# 148th SuperFort



## steve123 (Feb 9, 2009)

I wasn't kidding about likeing big bombers...

















It's my first biiiig all metal finish, and I chickend out on different tones for different panels..
Steve


----------



## alex1485 (Feb 13, 2009)

woah!


----------



## hedorah59 (Nov 24, 2008)

That looks great, Steve! Whats nexxt, the B-36?


----------



## steve123 (Feb 9, 2009)

I thought about it, I just watched jimmy Stewart in Strategic Air Command..
I think my next big one will be 1/32 Crusader or Super sabre.

Steve


----------



## Steve244 (Jul 22, 2001)

Nice! Artie must have wing envy.

(not a B47?)


----------



## steve123 (Feb 9, 2009)

Untill he got used to it, he would freally freak out if I moved it around too quickly..ZOOM!

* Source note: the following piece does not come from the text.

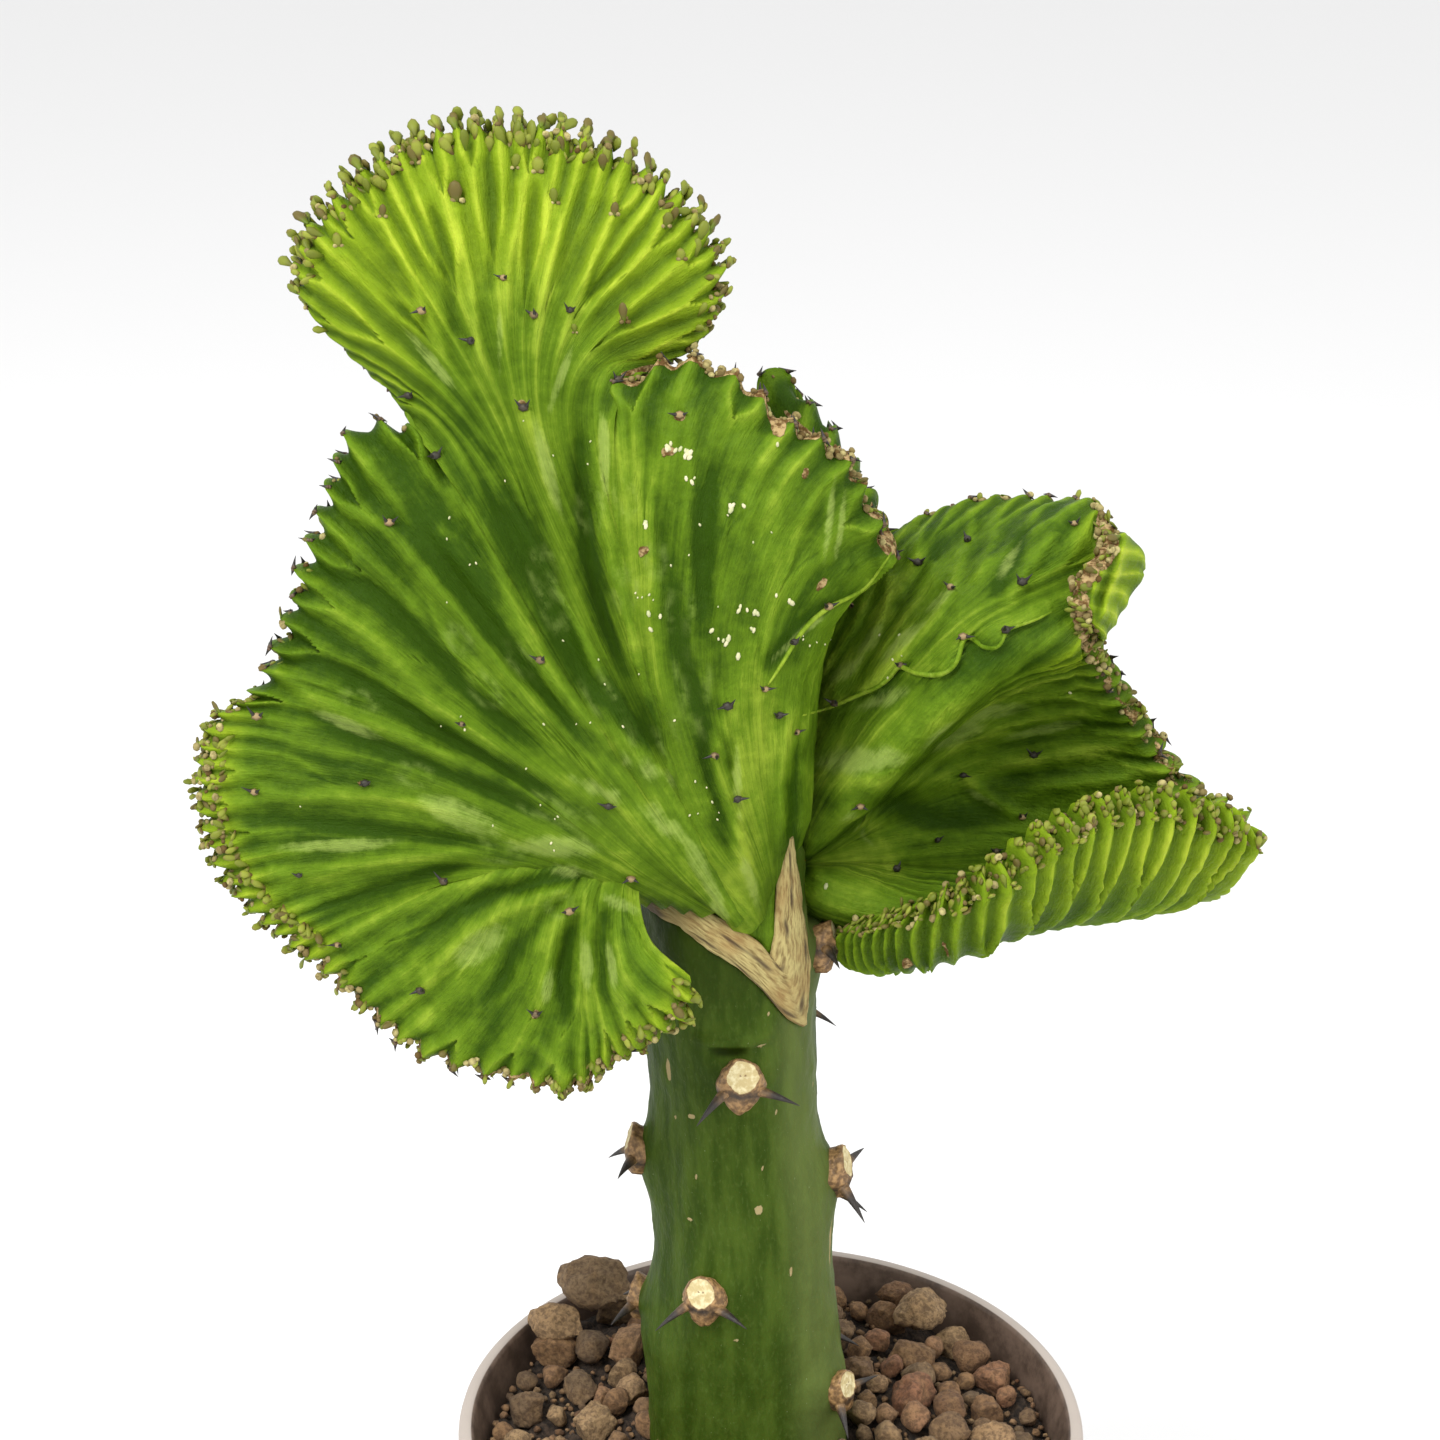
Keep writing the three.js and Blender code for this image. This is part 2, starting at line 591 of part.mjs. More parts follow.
function spinePair([height, turn, size], grow) {
  const angle = THREE.MathUtils.degToRad(turn);
  const outward = new THREE.Vector3(Math.cos(angle), Math.sin(angle), 0);
  const { x, y } = stemAt(height);
  const seat = new THREE.Vector3(x, y, height).addScaledVector(outward, stemRadius(height, angle));
  const basis = new THREE.Matrix4().makeBasis(
    new THREE.Vector3(-Math.sin(angle), Math.cos(angle), 0),
    new THREE.Vector3(0, 0, 1),
    outward,
  );
  basis.setPosition(seat);
  const radius = PAD_RADIUS * size + grow;
  const pad = new THREE.SphereGeometry(radius, 8, 6).scale(1, 1.25, (PAD_THICKNESS + grow) / radius);
  let pair = toSolid(pad.applyMatrix4(basis));
  for (const side of [-1, 1]) {
    const length = SPINE_LENGTH * size + 2 * grow;
    const spine = new THREE.ConeGeometry(SPINE_ROOT_RADIUS * size + grow, length, 5);
    spine.translate(0, length / 2 - grow, 0);
    spine.applyQuaternion(
      new THREE.Quaternion().setFromUnitVectors(
        new THREE.Vector3(0, 1, 0),
        new THREE.Vector3(side * 0.8, -0.28, 0.62).normalize(),
      ),
    );
    spine.translate(side * 1.8 * size, -1.2 * size, 0.2);
    pair = pair.add(toSolid(spine.applyMatrix4(basis)));
  }
  return pair;
}

// Put the pieces together, each cut clear of the one that it rests in
const group = new THREE.Group();

function addPiece(name, solid, material) {
  const mesh = new THREE.Mesh(toGeometry(solid), material);
  mesh.name = name;
  group.add(mesh);
}

const materials = {
  pot: new THREE.MeshStandardMaterial({ color: "#b3aaa0", roughness: 0.6, metalness: 0 }),
  soil: new THREE.MeshStandardMaterial({ color: "#2f241b", roughness: 0.98, metalness: 0 }),
  stone: new THREE.MeshStandardMaterial({ color: "#7a5d4a", roughness: 0.95, metalness: 0 }),
  stem: new THREE.MeshStandardMaterial({ color: "#3f6b2c", roughness: 0.5, metalness: 0 }),
  callus: new THREE.MeshStandardMaterial({ color: "#b99b6c", roughness: 0.85, metalness: 0 }),
  spine: new THREE.MeshStandardMaterial({ color: "#6b5038", roughness: 0.6, metalness: 0 }),
  crest: new THREE.MeshStandardMaterial({ color: "#5c9420", roughness: 0.45, metalness: 0 }),
};

const outerCut = throughCut(CUT_OUTER);
const innerCut = throughCut(CUT_INNER);
const clearStem = stemSolid(GAP);
const rootsOf = (grow) => Array.from({ length: ROOT_COUNT }, (_, i) => rootSolid(i, grow));

let rootstock = stemSolid(0).subtract(throughCut(grownOutline(CUT_OUTER, GAP)));
for (const root of rootsOf(0)) rootstock = rootstock.add(root);
rootstock = largestBody(rootstock);

const callusRing = stemSolid(CALLUS_PROUD).intersect(outerCut).subtract(throughCut(grownOutline(CUT_INNER, GAP)));
const belowTop = toSolid(new THREE.BoxGeometry(90, 90, 60).translate(0, 0, CALLUS_TOP - 30));
const callus = largestBody(callusRing.intersect(belowTop));

let crest = stemSolid(-0.2).intersect(innerCut);
for (const sheet of CREST_SHEETS) crest = crest.add(crestSheet(sheet));
for (const tooth of CREST_TEETH) crest = crest.add(toothSolid(tooth));
let keepClear = stemSolid(CALLUS_PROUD + GAP).subtract(throughCut(grownOutline(CUT_INNER, -GAP / 2)));
for (const cushion of SPINE_CUSHIONS) keepClear = keepClear.add(spinePair(cushion, GAP));
crest = largestBody(crest.subtract(keepClear));

const stones = layStones();
let soil = soilSolid().subtract(clearStem);
for (const root of rootsOf(GAP)) soil = soil.subtract(root);
for (const stone of stones) soil = soil.subtract(stoneSolid(stone, 1.06));
soil = largestBody(soil);

addPiece("pot", potSolid(), materials.pot);
addPiece("soil", soil, materials.soil);
addPiece("rootstock", rootstock, materials.stem);
addPiece("graft_callus", callus, materials.callus);
addPiece("crest", crest, materials.crest);
SPINE_CUSHIONS.forEach((cushion, i) => {
  addPiece(`spine_pair_${i + 1}`, largestBody(spinePair(cushion, 0).subtract(clearStem)), materials.spine);
});
stones.forEach((stone, i) => addPiece(`stone_${i + 1}`, stoneSolid(stone, 1), materials.stone));

export default group;
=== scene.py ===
# %% [markdown]
# # A potted coral cactus
#
# A coral cactus is two plants grown as one. The lower one, the rootstock, is an upright green spurge with
# pairs of spines. The upper one, the scion, is another spurge whose growing point has widened into a line, so
# that it grows as a pleated fan, a crest, in place of a stem. The scion is cut to a wedge, set in a V cut in
# the rootstock, and the cut heals with a tan corky lip, the callus. The plant stands in a round nursery pot,
# and lava stones cover the soil.
#
# The frame comes first. It holds every piece at its real size and place, in metres, with +Z up.

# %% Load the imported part
import math

import bmesh
import bpy
import numpy as np
from mathutils import Matrix, Vector
from mathutils.bvhtree import BVHTree


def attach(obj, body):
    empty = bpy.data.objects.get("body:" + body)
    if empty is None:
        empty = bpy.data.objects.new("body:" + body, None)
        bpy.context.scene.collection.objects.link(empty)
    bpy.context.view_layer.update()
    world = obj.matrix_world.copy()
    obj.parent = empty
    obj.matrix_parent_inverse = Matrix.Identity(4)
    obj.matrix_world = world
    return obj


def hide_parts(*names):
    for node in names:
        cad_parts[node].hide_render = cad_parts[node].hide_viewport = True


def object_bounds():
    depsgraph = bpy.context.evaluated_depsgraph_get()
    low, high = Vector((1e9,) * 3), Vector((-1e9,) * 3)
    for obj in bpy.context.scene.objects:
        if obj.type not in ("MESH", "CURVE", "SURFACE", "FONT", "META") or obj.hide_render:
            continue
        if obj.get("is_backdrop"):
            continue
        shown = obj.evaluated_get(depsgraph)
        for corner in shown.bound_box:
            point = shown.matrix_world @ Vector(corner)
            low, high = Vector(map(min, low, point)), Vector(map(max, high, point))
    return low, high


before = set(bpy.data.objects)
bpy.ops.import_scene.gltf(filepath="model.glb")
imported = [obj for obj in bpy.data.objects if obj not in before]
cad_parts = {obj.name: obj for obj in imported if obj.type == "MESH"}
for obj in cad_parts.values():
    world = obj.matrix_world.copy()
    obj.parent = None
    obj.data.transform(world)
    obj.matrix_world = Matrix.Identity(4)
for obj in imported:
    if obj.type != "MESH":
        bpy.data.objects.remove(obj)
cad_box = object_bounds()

MM = 0.001
print(len(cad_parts), "nodes, from", tuple(cad_box[0]), "to", tuple(cad_box[1]))

# %% [markdown]
# ## The view
#
# A photographer would stand about half a metre off with a short telephoto lens and look down on the plant by
# some twenty degrees. The same view is used for a second job. Places on the fan are easiest to name as points
# of the picture, 1440 points wide and high, with a depth behind the pot's axis. `sightline` turns such a
# point into a place, and `picture_of` turns places back into points of the picture.

# %% The camera, and places named by points of the picture
PICTURE = 1440
PIXEL = MM / 6
VIEW_CENTRE = np.array([-9.3, 0, 238]) * MM
VIEW_DISTANCE = 480 * MM
VIEW_TILT = math.radians(22)
SENSOR = 36

TOWARDS = np.array([0, -math.cos(VIEW_TILT), math.sin(VIEW_TILT)])
UPWARDS = np.array([0, math.sin(VIEW_TILT), math.cos(VIEW_TILT)])
RIGHTWARDS = np.array([1.0, 0, 0])
EYE = VIEW_CENTRE + VIEW_DISTANCE * TOWARDS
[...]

I think he hates my stunt kite more (bright colors)


----------



## roadrner (Jul 21, 1999)

Great looker. If you want to try the different metal finishes, get some bare metal foil. you can get the chrome, ultra chrome and aluminum to give you three different looks. Back when I was doing models, I did up a P-51 and a F-86 Sabre (1/72 scale) and they came out pretty decent. however, on a big plane like that, BMF might get a little pricey though. :thumbsup::thumbsup: rr


----------